— Begin DATA PROVIDED —
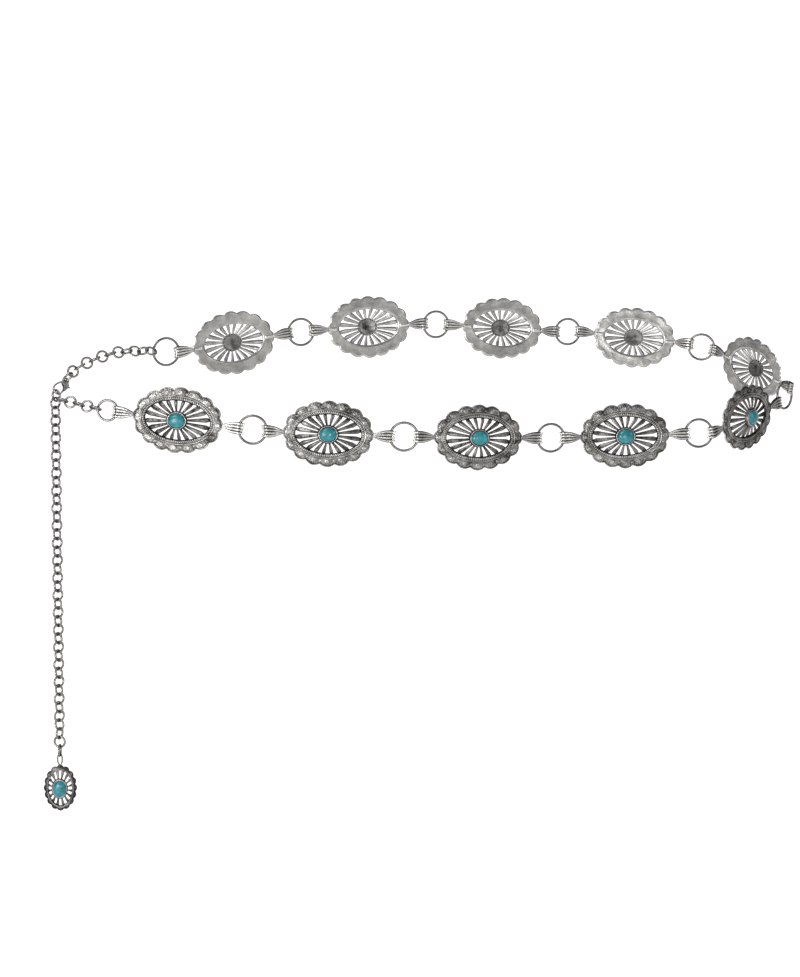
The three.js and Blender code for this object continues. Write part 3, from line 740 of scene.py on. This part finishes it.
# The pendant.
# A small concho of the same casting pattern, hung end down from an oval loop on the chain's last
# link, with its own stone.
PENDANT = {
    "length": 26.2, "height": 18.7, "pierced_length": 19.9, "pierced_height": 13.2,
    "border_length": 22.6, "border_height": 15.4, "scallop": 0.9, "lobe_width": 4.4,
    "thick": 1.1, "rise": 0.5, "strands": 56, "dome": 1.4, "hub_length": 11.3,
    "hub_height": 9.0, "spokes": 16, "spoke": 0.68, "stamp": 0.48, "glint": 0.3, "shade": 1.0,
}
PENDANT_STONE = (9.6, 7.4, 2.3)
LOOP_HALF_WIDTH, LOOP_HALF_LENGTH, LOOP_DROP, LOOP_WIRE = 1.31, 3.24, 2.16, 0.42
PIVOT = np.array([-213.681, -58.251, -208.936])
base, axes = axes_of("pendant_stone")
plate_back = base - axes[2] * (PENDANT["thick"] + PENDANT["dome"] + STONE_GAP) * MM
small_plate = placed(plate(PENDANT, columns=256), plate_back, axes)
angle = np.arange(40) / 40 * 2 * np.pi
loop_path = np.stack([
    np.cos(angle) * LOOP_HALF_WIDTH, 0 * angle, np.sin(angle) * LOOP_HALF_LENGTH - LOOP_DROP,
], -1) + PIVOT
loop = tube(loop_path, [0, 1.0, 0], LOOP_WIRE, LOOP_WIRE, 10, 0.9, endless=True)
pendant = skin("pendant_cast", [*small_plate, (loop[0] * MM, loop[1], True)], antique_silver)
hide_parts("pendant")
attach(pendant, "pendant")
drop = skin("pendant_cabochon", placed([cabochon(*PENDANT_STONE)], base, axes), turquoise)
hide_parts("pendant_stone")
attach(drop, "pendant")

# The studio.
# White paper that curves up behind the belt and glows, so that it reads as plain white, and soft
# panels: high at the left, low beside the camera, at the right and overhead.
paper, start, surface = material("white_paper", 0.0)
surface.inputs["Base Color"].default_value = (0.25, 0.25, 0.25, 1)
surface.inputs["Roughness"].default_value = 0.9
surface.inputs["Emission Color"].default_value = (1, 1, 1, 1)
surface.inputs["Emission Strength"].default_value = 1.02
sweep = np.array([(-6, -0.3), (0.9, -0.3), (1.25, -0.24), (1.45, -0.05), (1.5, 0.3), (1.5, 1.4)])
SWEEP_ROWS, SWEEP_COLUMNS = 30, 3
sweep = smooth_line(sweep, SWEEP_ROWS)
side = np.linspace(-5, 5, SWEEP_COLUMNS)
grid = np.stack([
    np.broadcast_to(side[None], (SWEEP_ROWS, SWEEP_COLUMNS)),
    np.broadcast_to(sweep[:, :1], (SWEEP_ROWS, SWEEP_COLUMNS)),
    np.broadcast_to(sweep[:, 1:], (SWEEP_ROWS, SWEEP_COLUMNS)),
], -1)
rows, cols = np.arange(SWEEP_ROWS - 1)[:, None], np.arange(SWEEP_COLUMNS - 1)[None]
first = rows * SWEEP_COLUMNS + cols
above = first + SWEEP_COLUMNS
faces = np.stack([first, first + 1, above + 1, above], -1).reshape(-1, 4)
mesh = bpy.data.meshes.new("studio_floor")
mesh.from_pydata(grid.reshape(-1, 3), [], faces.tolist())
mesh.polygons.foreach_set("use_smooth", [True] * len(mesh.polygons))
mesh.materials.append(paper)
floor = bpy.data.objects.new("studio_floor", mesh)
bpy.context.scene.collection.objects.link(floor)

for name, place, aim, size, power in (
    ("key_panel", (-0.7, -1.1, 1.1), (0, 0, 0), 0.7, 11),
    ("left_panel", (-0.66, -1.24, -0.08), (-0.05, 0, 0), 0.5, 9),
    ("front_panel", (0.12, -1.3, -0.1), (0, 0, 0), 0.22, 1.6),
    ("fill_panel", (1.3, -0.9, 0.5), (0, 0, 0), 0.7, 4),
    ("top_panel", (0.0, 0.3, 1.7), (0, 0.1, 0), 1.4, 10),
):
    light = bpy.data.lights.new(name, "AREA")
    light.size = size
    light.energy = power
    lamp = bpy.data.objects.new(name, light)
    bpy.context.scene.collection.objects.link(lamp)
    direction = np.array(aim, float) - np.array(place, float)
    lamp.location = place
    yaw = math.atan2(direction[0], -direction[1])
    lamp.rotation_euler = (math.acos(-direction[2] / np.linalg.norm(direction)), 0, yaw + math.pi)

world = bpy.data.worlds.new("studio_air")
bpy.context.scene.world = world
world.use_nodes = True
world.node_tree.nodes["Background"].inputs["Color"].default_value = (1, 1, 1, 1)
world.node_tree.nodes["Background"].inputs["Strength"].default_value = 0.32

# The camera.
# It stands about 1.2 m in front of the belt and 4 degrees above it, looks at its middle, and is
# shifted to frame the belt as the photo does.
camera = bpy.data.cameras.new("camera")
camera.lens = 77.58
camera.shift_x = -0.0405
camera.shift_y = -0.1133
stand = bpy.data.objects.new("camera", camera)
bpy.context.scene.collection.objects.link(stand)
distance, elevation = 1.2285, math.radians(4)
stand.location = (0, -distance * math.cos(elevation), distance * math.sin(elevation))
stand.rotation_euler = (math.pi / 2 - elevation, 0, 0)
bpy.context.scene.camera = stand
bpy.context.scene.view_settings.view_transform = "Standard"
— End DATA PROVIDED —
TASK GOAL = Copy every line of the material, please, keeping it exactly the same.

RESULT OF THE EXERCISE =
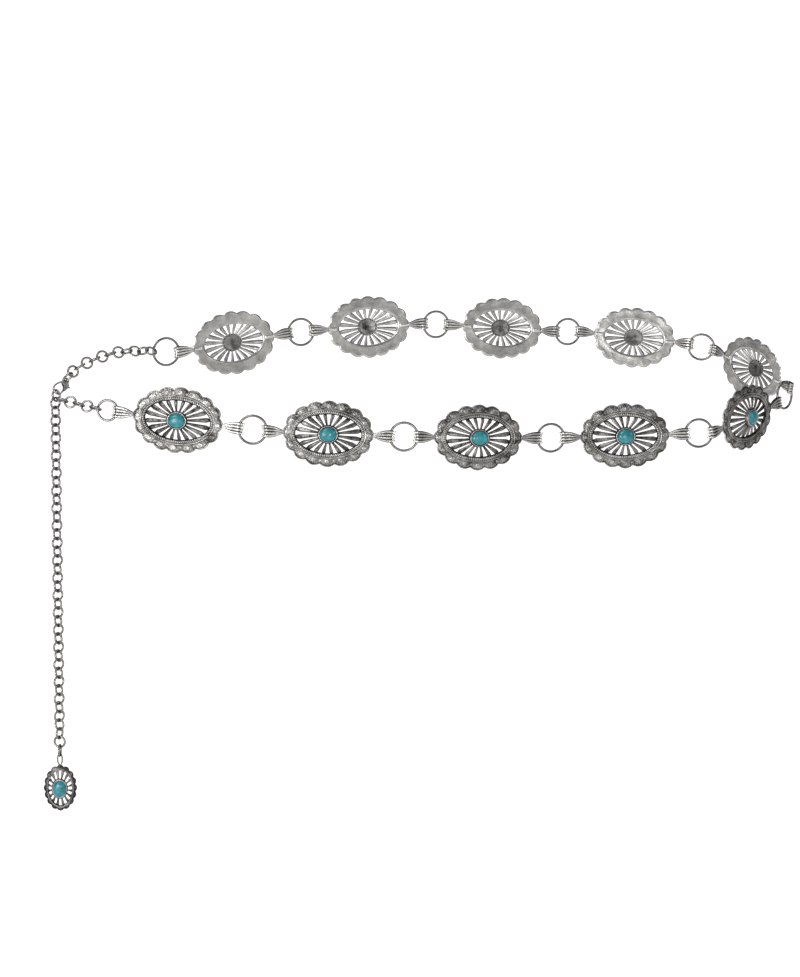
The three.js and Blender code for this object continues. Write part 3, from line 740 of scene.py on. This part finishes it.
# The pendant.
# A small concho of the same casting pattern, hung end down from an oval loop on the chain's last
# link, with its own stone.
PENDANT = {
    "length": 26.2, "height": 18.7, "pierced_length": 19.9, "pierced_height": 13.2,
    "border_length": 22.6, "border_height": 15.4, "scallop": 0.9, "lobe_width": 4.4,
    "thick": 1.1, "rise": 0.5, "strands": 56, "dome": 1.4, "hub_length": 11.3,
    "hub_height": 9.0, "spokes": 16, "spoke": 0.68, "stamp": 0.48, "glint": 0.3, "shade": 1.0,
}
PENDANT_STONE = (9.6, 7.4, 2.3)
LOOP_HALF_WIDTH, LOOP_HALF_LENGTH, LOOP_DROP, LOOP_WIRE = 1.31, 3.24, 2.16, 0.42
PIVOT = np.array([-213.681, -58.251, -208.936])
base, axes = axes_of("pendant_stone")
plate_back = base - axes[2] * (PENDANT["thick"] + PENDANT["dome"] + STONE_GAP) * MM
small_plate = placed(plate(PENDANT, columns=256), plate_back, axes)
angle = np.arange(40) / 40 * 2 * np.pi
loop_path = np.stack([
    np.cos(angle) * LOOP_HALF_WIDTH, 0 * angle, np.sin(angle) * LOOP_HALF_LENGTH - LOOP_DROP,
], -1) + PIVOT
loop = tube(loop_path, [0, 1.0, 0], LOOP_WIRE, LOOP_WIRE, 10, 0.9, endless=True)
pendant = skin("pendant_cast", [*small_plate, (loop[0] * MM, loop[1], True)], antique_silver)
hide_parts("pendant")
attach(pendant, "pendant")
drop = skin("pendant_cabochon", placed([cabochon(*PENDANT_STONE)], base, axes), turquoise)
hide_parts("pendant_stone")
attach(drop, "pendant")

# The studio.
# White paper that curves up behind the belt and glows, so that it reads as plain white, and soft
# panels: high at the left, low beside the camera, at the right and overhead.
paper, start, surface = material("white_paper", 0.0)
surface.inputs["Base Color"].default_value = (0.25, 0.25, 0.25, 1)
surface.inputs["Roughness"].default_value = 0.9
surface.inputs["Emission Color"].default_value = (1, 1, 1, 1)
surface.inputs["Emission Strength"].default_value = 1.02
sweep = np.array([(-6, -0.3), (0.9, -0.3), (1.25, -0.24), (1.45, -0.05), (1.5, 0.3), (1.5, 1.4)])
SWEEP_ROWS, SWEEP_COLUMNS = 30, 3
sweep = smooth_line(sweep, SWEEP_ROWS)
side = np.linspace(-5, 5, SWEEP_COLUMNS)
grid = np.stack([
    np.broadcast_to(side[None], (SWEEP_ROWS, SWEEP_COLUMNS)),
    np.broadcast_to(sweep[:, :1], (SWEEP_ROWS, SWEEP_COLUMNS)),
    np.broadcast_to(sweep[:, 1:], (SWEEP_ROWS, SWEEP_COLUMNS)),
], -1)
rows, cols = np.arange(SWEEP_ROWS - 1)[:, None], np.arange(SWEEP_COLUMNS - 1)[None]
first = rows * SWEEP_COLUMNS + cols
above = first + SWEEP_COLUMNS
faces = np.stack([first, first + 1, above + 1, above], -1).reshape(-1, 4)
mesh = bpy.data.meshes.new("studio_floor")
mesh.from_pydata(grid.reshape(-1, 3), [], faces.tolist())
mesh.polygons.foreach_set("use_smooth", [True] * len(mesh.polygons))
mesh.materials.append(paper)
floor = bpy.data.objects.new("studio_floor", mesh)
bpy.context.scene.collection.objects.link(floor)

for name, place, aim, size, power in (
    ("key_panel", (-0.7, -1.1, 1.1), (0, 0, 0), 0.7, 11),
    ("left_panel", (-0.66, -1.24, -0.08), (-0.05, 0, 0), 0.5, 9),
    ("front_panel", (0.12, -1.3, -0.1), (0, 0, 0), 0.22, 1.6),
    ("fill_panel", (1.3, -0.9, 0.5), (0, 0, 0), 0.7, 4),
    ("top_panel", (0.0, 0.3, 1.7), (0, 0.1, 0), 1.4, 10),
):
    light = bpy.data.lights.new(name, "AREA")
    light.size = size
    light.energy = power
    lamp = bpy.data.objects.new(name, light)
    bpy.context.scene.collection.objects.link(lamp)
    direction = np.array(aim, float) - np.array(place, float)
    lamp.location = place
    yaw = math.atan2(direction[0], -direction[1])
    lamp.rotation_euler = (math.acos(-direction[2] / np.linalg.norm(direction)), 0, yaw + math.pi)

world = bpy.data.worlds.new("studio_air")
bpy.context.scene.world = world
world.use_nodes = True
world.node_tree.nodes["Background"].inputs["Color"].default_value = (1, 1, 1, 1)
world.node_tree.nodes["Background"].inputs["Strength"].default_value = 0.32

# The camera.
# It stands about 1.2 m in front of the belt and 4 degrees above it, looks at its middle, and is
# shifted to frame the belt as the photo does.
camera = bpy.data.cameras.new("camera")
camera.lens = 77.58
camera.shift_x = -0.0405
camera.shift_y = -0.1133
stand = bpy.data.objects.new("camera", camera)
bpy.context.scene.collection.objects.link(stand)
distance, elevation = 1.2285, math.radians(4)
stand.location = (0, -distance * math.cos(elevation), distance * math.sin(elevation))
stand.rotation_euler = (math.pi / 2 - elevation, 0, 0)
bpy.context.scene.camera = stand
bpy.context.scene.view_settings.view_transform = "Standard"